While walking through a rundown neighborhood, Fanny Pierce, a reverend's wife, has a bag of groceries stolen by a homeless man. She continues undaunted to the church kitchen, while her husband, Willis, pours coffee for the destitute men assembled for a free meal. Fanny expresses her increasing unhappiness, telling him about the stolen groceries. He reassures her that things will get better and that he's rented a quality hall for the evening's revival meeting.

On their way there, the couple stops at a gas station, where the enormous cross in their pickup truck catches the eye of Billy Joe, riding by on the back of a motorcycle driven by his friend Tennessee. As the astonished evangelist watches, the Christ lookalike climbs into the back of the truck and lays in a crucifixion pose upon the cross. He compliments Willis on the cross and asks what he plans to do with it. The two discuss the evening's revival, and Willis invites the men to attend. Billy Joe seems intrigued, while Tennessee makes inappropriate advances toward Fanny. As the parties go their separate ways, Willis dismisses Billy Joe as a cultist.

That evening, Willis delivers his sermon and asks for donations to help run his mission.
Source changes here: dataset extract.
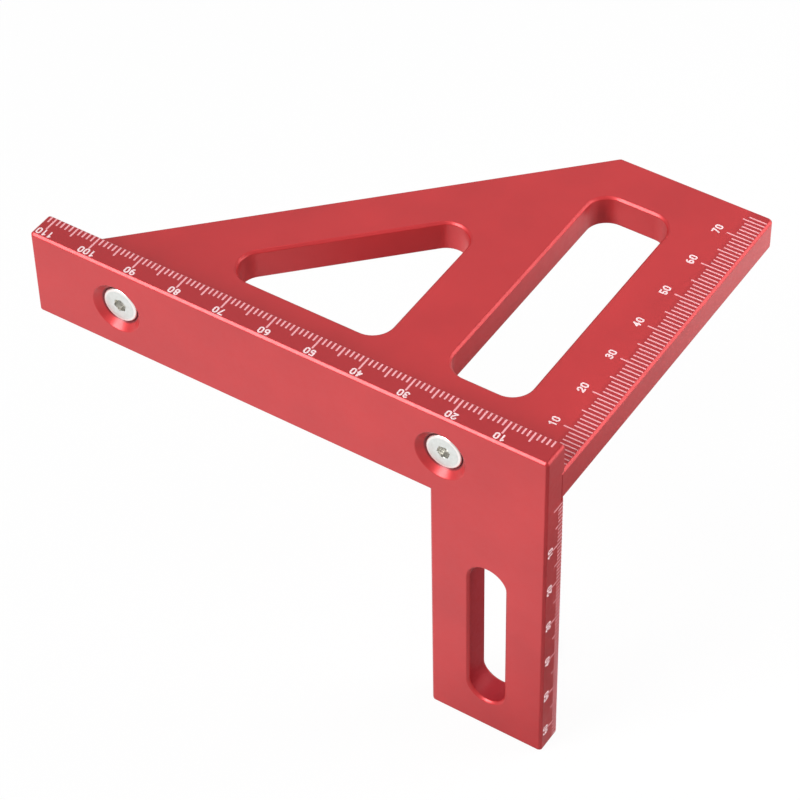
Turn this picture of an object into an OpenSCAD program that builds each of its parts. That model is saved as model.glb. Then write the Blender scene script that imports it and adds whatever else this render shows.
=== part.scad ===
// Rigid mitre ruler: a triangle plate let into the back of an L-shaped front plate, with two screws.
// Millimetres. X runs along the front plate, Y goes back over the work and Z is up.
// The origin is where the rear face of the front plate meets the underside of the triangle plate,
// at the zero of the front scale: the inner corner that sits on the edge of the work.

/* [Front plate] */
// Length of the arm
fence_length = 113; // [106:0.5:150]
// Height of the arm
arm_height = 20; // [17:0.1:30]
// Thickness of the front plate
fence_thickness = 6.2; // [5.4:0.1:9]
// Width of the leg that hangs from the right end of the arm
leg_width = 24.6; // [18:0.2:40]
// Height from the foot of the leg to the top of the arm
total_height = 79.5; // [68:0.5:120]
// Depth of the groove that takes the front end of the triangle plate
groove_depth = 1.2; // [0.9:0.1:1.8]
// Distance from the right end faces to the zero of the front scale
scale_start = 0.8; // [0:0.1:2]
// Radius of the outer corners
fence_corner_radius = 0.8; // [0.75:0.05:2]

/* [Triangle plate] */
// Thickness of the triangle plate
plate_thickness = 7; // [6:0.1:10]
// Depth of the triangle plate, from its end in the groove to its rear edge
plate_depth = 78.5; // [66:0.5:85]
// Distance from the left end of the arm to the left tip of the triangle plate
tip_inset = 1; // [0.5:0.1:6]
// Angle between the front plate and the slanting edge
mitre_angle = 45; // [43:0.5:50]
// Radius of the two rear corners
plate_corner_radius = 1.2; // [0.75:0.05:3]
// Chamfer on the upright edge of the end in the groove
end_chamfer = 0.3; // [0.1:0.05:0.6]
// Amount by which that end is thinner, on each of its two sides
end_relief = 0.05; // [0.02:0.01:0.2]

/* [Windows] */
// Width of the strip between the front plate and the windows
front_rib = 10; // [9.5:0.1:14]
// Least width of the strip along the rear edge
rear_rib = 10.8; // [6:0.1:16]
// Width of the strip along the slanting edge
mitre_rib = 10.6; // [6:0.1:14]
// Width of the strip that carries the scale, along the right side
scale_rib = 15.3; // [9:0.1:18]
// Width of the strip between the two windows
middle_rib = 13.4; // [6:0.1:16]
// Width of the long window
long_window_width = 16.7; // [11:0.1:20]
// Corner radius of both windows
window_radius = 4.5; // [2:0.1:5]

/* [Slot in the leg] */
// Width of the slot
slot_width = 7.8; // [5:0.1:12]
// Length of the slot over its round ends
slot_length = 37; // [20:0.5:40]
// Distance from the foot of the leg to the slot
foot_rib = 7.6; // [5:0.1:12]

/* [Edges] */
// Width of the 45 degree bevel on every long edge
bevel = 0.5; // [0.2:0.05:0.7]

/* [Screws] */
// Distance from the right end of the arm to the right screw
right_screw_inset = 22.2; // [10:0.1:26]
// Distance from the left end of the arm to the left screw
left_screw_inset = 19.3; // [17:0.1:30]
// Diameter of the threaded shanks
screw_d = 4; // [3:0.1:5]
// Length of each screw, head included
screw_length = 10; // [8:0.5:11]
// Diameter of the flat heads
head_d = 7.6; // [6.4:0.1:8.8]
// Height of the short cylinder round the edge of a head
head_rim = 0.5; // [0.35:0.05:0.7]
// Depth of a head's flat face below the front face of the arm
head_recess = 1.1; // [0:0.1:1.6]
// Width across the flats of the hexagon sockets
socket_width = 2.5; // [2:0.1:3.2]
// Depth of the hexagon sockets
socket_depth = 1.5; // [1:0.1:1.8]
// Radial play of a screw in its thread and of its head in the conical recess
screw_play = 0.05; // [0.02:0.01:0.1]
// Radial play of a shank in the hole through the front plate
shank_play = 0.2; // [0.1:0.05:0.5]
// Length of threaded hole that stays free past the end of a screw
thread_spare = 1.5; // [0.5:0.1:2]

/* [Hidden] */
$fn = 64;

// Anodised aluminium of both plates, and plated steel of the screws
ANODISED_RED = [0.72, 0.17, 0.19];
SCREW_STEEL = [0.83, 0.84, 0.82];
// How far a cut runs past the face that it opens
overrun = 1;
// How far a round corner stands proud of its straight walls, so that the two cross and don't just touch
lap = 0.002;
// Half of the angle at the point of the drill that made the threaded holes
drill_half_angle = 59;
// Bevels round the face of a head and round the free end of a shank
rim_bevel = 0.3;
shank_bevel = 0.5;

right_x = scale_start;
left_x = right_x - fence_length;
plate_left_x = left_x + tip_inset;
rear_y = plate_depth - groove_depth;
mid_z = plate_thickness / 2;
arm_top_z = mid_z + arm_height / 2;
arm_base_z = mid_z - arm_height / 2;
foot_z = arm_top_z - total_height;
leg_left_x = right_x - leg_width;

// The recess and the head have the same 45 degree slope, so a step in depth is a step in radius.
countersink_r = head_d / 2 + head_rim + head_recess;
shank_hole_r = screw_d / 2 + shank_play;
screw_start_y = head_recess - fence_thickness;
left_screw_x = left_x + left_screw_inset;
right_screw_x = right_x - right_screw_inset;

// Places at distance d inside the slanting edge: the Y that goes with an X, and the X that goes with a Y
function slant_y(x, d) = ((x - plate_left_x) * sin(mitre_angle) - d) / cos(mitre_angle) - groove_depth;
function slant_x(y, d) = plate_left_x + (d + (y + groove_depth) * cos(mitre_angle)) / sin(mitre_angle);

long_right_x = right_x - scale_rib;
long_left_x = long_right_x - long_window_width;
triangle_right_x = long_left_x - middle_rib;
// The long window ends at the rear strip, or where its round corner reaches the strip on the slant.
long_corner_y = slant_y(long_left_x + window_radius, mitre_rib + window_radius);
long_rear_y = min(rear_y - rear_rib, long_corner_y + window_radius);

// Corner of a convex outline, moved inwards to the centre of a circle of radius r in that corner
function unit(v) = v / norm(v);
function inset_corner(before, corner, after, r) =
    let (a = unit(before - corner), b = unit(after - corner), half = acos(a * b) / 2)
    corner + unit(a + b) * r / sin(half);
function inset_outline(outline, r) =
    let (n = len(outline))
    [for (i = [0 : n - 1]) inset_corner(outline[(i + n - 1) % n], outline[i], outline[(i + 1) % n], r)];

// One storey of a slab: round corners about the given centres, and walls that lean from r0 out to r1
module storey(centres, r0, r1, z0, z1) {
    n = len(centres);
    height = z1 - z0;
    inner = min(r0, r1);
    if (n > 2)
        translate([0, 0, z0])
            linear_extrude(height)
                polygon(centres);
    for (i = [0 : n - 1]) {
        run = centres[(i + 1) % n] - centres[i];
        translate([centres[i][0], centres[i][1], z0]) {
            cylinder(h = height, r1 = r0 + lap, r2 = r1 + lap);
            rotate([0, 0, atan2(run[1], run[0])])
                rotate([90, 0, 90])
                    linear_extrude(norm(run))
                        polygon([[inner, 0], [-r0, 0], [-r1, height], [inner, height]]);
        }
    }
}

// Plate with round corners and bevelled edges
module slab(outline, thickness, r) {
    centres = inset_outline(outline, r);
    storey(centres, r - bevel, r, 0, bevel);
    storey(centres, r, r, bevel, thickness - bevel);
    storey(centres, r, r - bevel, thickness - bevel, thickness);
}

// Space of a window or slot, flared by the bevel where it opens in the two faces
module opening_space(centres, r, thickness) {
    flare = bevel + overrun;
    storey(centres, r + flare, r, -overrun, bevel);
    storey(centres, r, r, bevel, thickness - bevel);
    storey(centres, r, r + flare, thickness - bevel, thickness + overrun);
}

// Blind hole for the thread of one screw, from the front end of the plate inwards
module threaded_hole(x) {
    depth = screw_start_y + screw_length + thread_spare + groove_depth + overrun;
    hole_r = screw_d / 2;
    translate([x, -groove_depth - overrun, mid_z])
        rotate([-90, 0, 0]) {
            cylinder(h = depth, r = hole_r);
            translate([0, 0, depth])
                cylinder(h = hole_r / tan(drill_half_angle), r1 = hole_r, r2 = 0);
        }
}

// Hole and conical recess for one screw, from the front face of the front plate
module countersunk_hole(x) {
    translate([x, -fence_thickness, mid_z])
        rotate([-90, 0, 0]) {
            cylinder(h = fence_thickness + overrun, r = shank_hole_r);
            translate([0, 0, -overrun])
                cylinder(
                    h = countersink_r - shank_hole_r + overrun,
                    r1 = countersink_r + overrun,
                    r2 = shank_hole_r
                );
        }
}

// Flat-headed socket screw, with its head in the conical recess and its shank in the plate
module screw(x) {
    head_r = head_d / 2 - screw_play;
    shank_r = screw_d / 2 - screw_play;
    color(SCREW_STEEL)
        translate([x, screw_start_y, mid_z])
            rotate([-90, 0, 0])
                difference() {
                    rotate_extrude()
                        polygon([
                            [0, 0],
                            [head_r - rim_bevel, 0],
                            [head_r, rim_bevel],
                            [head_r, head_rim],
                            [shank_r, head_rim + head_r - shank_r],
                            [shank_r, screw_length - shank_bevel],
                            [shank_r - shank_bevel, screw_length],
                            [0, screw_length]
                        ]);
                    translate([0, 0, -overrun])
                        cylinder(h = socket_depth + overrun, d = socket_width / cos(30), $fn = 6);
                }
}

// Triangle plate: two windows, a square-cut end for the groove, and two threaded holes in that end
module triangle_plate() {
    // The slab starts further forward, so that its round front corners are cut off with the stock.
    stock_y = -groove_depth - 2 * plate_corner_radius;
    stock_x = slant_x(stock_y, 0);
    cut_width = right_x - stock_x + 2 * overrun;
    outline = [
        [stock_x, stock_y],
        [right_x, stock_y],
        [right_x, rear_y],
        [slant_x(rear_y, 0), rear_y]
    ];
    long_window = [
        [long_left_x, front_rib],
        [long_right_x, front_rib],
        [long_right_x, long_rear_y],
        [long_left_x, long_rear_y]
    ];
    triangle_window = [
        [slant_x(front_rib, mitre_rib), front_rib],
        [triangle_right_x, front_rib],
        [triangle_right_x, slant_y(triangle_right_x, mitre_rib)]
    ];
    color(ANODISED_RED)
        difference() {
            slab(outline, plate_thickness, plate_corner_radius);
            for (window = [long_window, triangle_window])
                opening_space(inset_outline(window, window_radius), window_radius, plate_thickness);
            translate([stock_x - overrun, stock_y - overrun, -overrun])
                cube([cut_width, -groove_depth - stock_y + overrun, plate_thickness + 2 * overrun]);
            for (z = [end_relief - overrun, plate_thickness - end_relief])
                translate([stock_x - overrun, stock_y - overrun, z])
                    cube([cut_width, overrun - stock_y, overrun]);
            translate([right_x, -groove_depth, -overrun])
                linear_extrude(plate_thickness + 2 * overrun)
                    polygon([
                        [-end_chamfer - overrun, -overrun],
                        [overrun, -overrun],
                        [overrun, end_chamfer + overrun]
                    ]);
            for (x = [left_screw_x, right_screw_x])
                threaded_hole(x);
        }
}

// L-shaped front plate: the arm, the leg with its slot, the groove and the screw holes
module fence_plate() {
    arm = [
        [left_x, arm_base_z],
        [right_x, arm_base_z],
        [right_x, arm_top_z],
        [left_x, arm_top_z]
    ];
    leg = [
        [leg_left_x, foot_z],
        [right_x, foot_z],
        [right_x, arm_top_z],
        [leg_left_x, arm_top_z]
    ];
    slot_x = right_x - leg_width / 2;
    slot_ends = [
        [slot_x, foot_z + foot_rib + slot_width / 2],
        [slot_x, foot_z + foot_rib + slot_length - slot_width / 2]
    ];
    color(ANODISED_RED)
        difference() {
            rotate([90, 0, 0])
                for (outline = [arm, leg])
                    slab(outline, fence_thickness, fence_corner_radius);
            rotate([90, 0, 0])
                opening_space(slot_ends, slot_width / 2, fence_thickness);
            translate([left_x - overrun, -groove_depth, 0])
                cube([fence_length + 2 * overrun, groove_depth + overrun, plate_thickness]);
            for (x = [left_screw_x, right_screw_x])
                countersunk_hole(x);
        }
}

module left_screw() {
    screw(left_screw_x);
}

module right_screw() {
    screw(right_screw_x);
}

triangle_plate();
fence_plate();
left_screw();
right_screw();
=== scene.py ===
"""Visual model of the mitre ruler: dyed plates, engraved scales, socket screws and a pale studio."""

import logging
import math
from collections.abc import Callable, Iterator
from contextlib import contextmanager
from dataclasses import dataclass, field
from enum import Enum

import bmesh
import bpy
from mathutils import Matrix, Vector


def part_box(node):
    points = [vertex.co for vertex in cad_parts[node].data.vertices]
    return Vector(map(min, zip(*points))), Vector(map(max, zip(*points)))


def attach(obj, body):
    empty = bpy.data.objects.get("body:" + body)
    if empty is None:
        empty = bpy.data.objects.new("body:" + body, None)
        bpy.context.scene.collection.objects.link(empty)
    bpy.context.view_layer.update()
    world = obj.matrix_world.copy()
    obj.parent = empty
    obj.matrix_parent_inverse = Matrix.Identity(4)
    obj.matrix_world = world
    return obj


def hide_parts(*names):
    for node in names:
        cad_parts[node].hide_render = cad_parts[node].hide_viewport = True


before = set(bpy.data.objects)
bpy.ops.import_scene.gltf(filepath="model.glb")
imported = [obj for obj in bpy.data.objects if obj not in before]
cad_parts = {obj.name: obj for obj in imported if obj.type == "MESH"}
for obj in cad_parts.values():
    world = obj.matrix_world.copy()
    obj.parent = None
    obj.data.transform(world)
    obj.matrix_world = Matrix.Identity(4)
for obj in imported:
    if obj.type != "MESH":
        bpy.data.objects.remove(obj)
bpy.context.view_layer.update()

LOG = logging.getLogger("mitre_ruler")
MM = 0.001
BODY = "root"
WHITE = (1, 1, 1, 1)
# Places closer than this, in metres, count as the same.
SAME = 1e-7
# A slanting direction, along which hardly any two points of a digit lie level.
SORT_WAY = Vector((1.0, 0.618, 0.325))
# Width of one ring of Blender's wave pattern at a scale of 1.
WAVE_PERIOD = math.tau / 20

Triple = tuple[float, float, float]
Piece = bpy.types.Object
Socket = bpy.types.NodeSocket


class Rank(Enum):
    """How long a graduation is drawn."""

    ONE = 1
    FIVE = 5
    TEN = 10

    @classmethod
    def of(cls, number: int) -> "Rank":
        """Find the rank of a graduation.

        Args:
            number: The graduation's number.

        Returns:
            The highest rank that divides the number.
        """
        if number % cls.TEN.value == 0:
            return cls.TEN
        return cls.FIVE if number % cls.FIVE.value == 0 else cls.ONE


class Reading(Enum):
    """Whether the numbers of a scale grow along its lettering or against it."""

    WITH_LETTERING = 1
    AGAINST_LETTERING = -1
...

Paul, a deacon, is taking the offering when he notices Billy Joe in the audience. Afterward, Willis is leaving when he is confronted by the silent Atoner, carrying his tall cruciform staff. Meanwhile, Fanny is outside, baring her soul to Paul about the couple's meager existence, when she hears Willis' cries from inside. She returns to see him being crucified and murdered on the couple's giant cross. Running back outside for help, she discovers that Paul has driven away and the streets are deserted. Later, in court, Billy Joe swears vengeance when Judge Coogan sentences him, Tennessee, and another cohort, Izzy, to death for Willis' murder. Of the killers, only the Atoner remains at large.

A year passes. Fanny is working as a housekeeper for Judge Coogan and his wife. When the couple plans a long weekend getaway, they ask Fanny to supervise their four teenage children, Peter, Nancy, Sharon and Jimmy. The childless Fanny reluctantly agrees, provided the kids stay home the entire time so she doesn't have to worry about them. The kids, who all had plans, are quite annoyed by the restriction.
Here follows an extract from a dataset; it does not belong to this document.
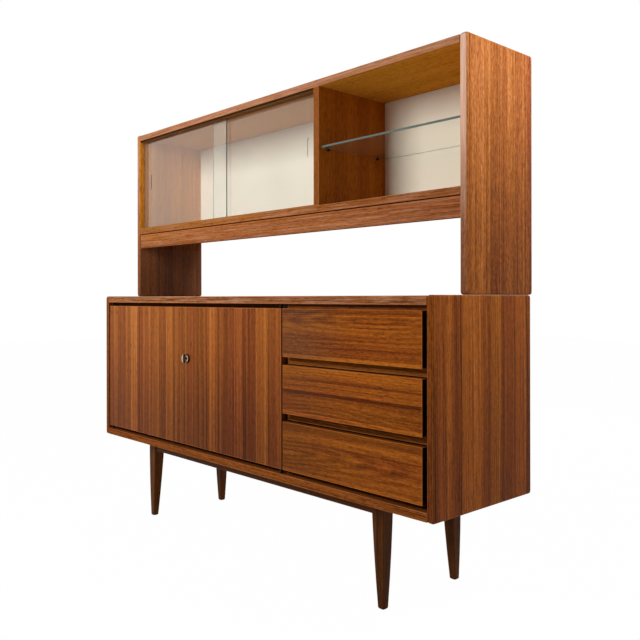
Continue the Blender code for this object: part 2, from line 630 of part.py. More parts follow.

Two bikers observe the departure of the judge and his wife. Fanny has barely settled in when she begins receiving disturbing and threatening phone calls. The kids spot someone in the backyard and Fanny goes outside to chase him off, finding only a stuffed dummy with a note attached that reads "vengeance", which she keeps hidden from the children. Angered, Fanny sets out to secure the remote house. Peter, the judge's eldest child, says that he saw a hooded figure in the backyard and that Fanny's presence is endangering them all. Thinking he hears a break-in, Peter tells Jimmy to run to a neighbor's house, but the hooded figure looms outside. The lights go out and the children express fear for their lives. Voices are heard calling "God is on our side". Jimmy decides to run for help, and Fanny watches as the hooded figure catches up with him and stabs him to death, but tells his siblings that he got away. Peter discovers the "vengeance" note Fanny found on the dummy and confronts Fanny.
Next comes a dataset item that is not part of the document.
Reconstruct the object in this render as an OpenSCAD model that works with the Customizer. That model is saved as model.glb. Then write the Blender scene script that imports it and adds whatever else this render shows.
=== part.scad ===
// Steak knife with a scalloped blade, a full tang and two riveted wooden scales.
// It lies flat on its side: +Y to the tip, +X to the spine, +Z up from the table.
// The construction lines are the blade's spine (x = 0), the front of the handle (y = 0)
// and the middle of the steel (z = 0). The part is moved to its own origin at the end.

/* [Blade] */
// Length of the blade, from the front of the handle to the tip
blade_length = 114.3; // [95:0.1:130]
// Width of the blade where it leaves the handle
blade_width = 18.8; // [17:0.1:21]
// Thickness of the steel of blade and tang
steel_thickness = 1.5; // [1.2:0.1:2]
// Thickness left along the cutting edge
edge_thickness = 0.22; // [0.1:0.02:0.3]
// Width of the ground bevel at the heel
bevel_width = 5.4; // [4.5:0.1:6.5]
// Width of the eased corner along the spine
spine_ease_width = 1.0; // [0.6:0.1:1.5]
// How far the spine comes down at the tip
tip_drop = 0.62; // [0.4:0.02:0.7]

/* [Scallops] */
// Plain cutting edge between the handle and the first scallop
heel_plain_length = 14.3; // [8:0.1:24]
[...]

The back door opens and a hooded figure enters the house, beginning a game of cat-and-mouse with Fanny, who races from room to room trying to find the children before they're all killed. Screams and the voices of the intruders are heard throughout the house. Fanny finds Peter's body hanging in a closet. The lights go out again and she barricades herself in a room alone. She hears the attackers' voices and Nancy's pleas for her own life. Fanny leaves her hiding place and runs into Nancy, and the two of them find Sharon's lifeless body on the couch. As they flee, Fanny finds a butcher knife and, screaming in desperation, runs to confront a hooded assailant descending the stairs. Following a brief struggle, she falls backwards and rolls down the staircase.

The hooded figure reveals himself to be Peter who, aided by his siblings, staged all the terrifying events to frighten Fanny into running away and freeing them to participate in their planned activities. As the "murdered" Sharon rises from the couch, the children discover that Fanny is dead. As they discuss a plausible story to tell the police, the phone rings. Peter picks up and hears an ominous voice say, "the sentence is death on Judge Coogan's children and the execution is tonight". In front of the house, the Atoner stands with his cruciform staff. The house's brightly lit windows go dark and a male voice screams from inside.

==Cast==

- Jeanne Crain as Fanny Pierce
- Alex Nicol as Willis Pierce
- Daniel Spelling as Peter Coogan
- Michael Sugich as Billy Joe Harlan
- Barbara Hancock as Nancy Coogan
- Dawn Cleary as Sharon Coogan
- Gary Morgan as Jimmy Coogan

- Stewart Bradley as Judge Coogan
- James Sikking as Deacon Paul
- Corinne Conley as Betty Coogan
- Miller Petitt as Tennessee
- Richard Smedley as Izzy
- Jack Donner as Prosecutor
- Eric Boles as Wade
- Andrea Darvi as Kathy
- Suzan Sheppard as Kim
- James Waring as Bikerider
- Terry Pratt as Bikerider

==Production==
The Night God Screamed was produced in 1971. This was Jeanne Crane's last film.

==Release==
Copyrighted in 1971 and intermittently distributed between 1971 and 1974 by exploitation producer Jerry Gross' soon-to-be-bankrupt Cinemation Industries, the sparsely exhibited feature was directed by Lee Madden. Academy Award nominee Jeanne Crain received top billing.

=== Home media ===
The film was released on VHS by Trans World Entertainment.

===Reception===
The Creature Features Movie Guide described the film as a "low-budget job, inadequately directed by Lee Madden and leadenly scripted by Gil Lasky". The Motion Picture Guide (1987 edition) assigned 1 star (out of 5) and says that "the film is as intelligent as the synopsis implies", while Videohound's Golden Movie Retriever gave the film its lowest rating, "WOOF!" (out of possible four bones). The Terror Trap was kinder, giving the film 3/4 stars and calling it "a suspenseful thriller with a nice shock ending." Fred Beldin from Allmovie wrote, "The Night God Screamed is an effective thriller that builds a quiet tension throughout, but stumbles with a weak 'twist' ending."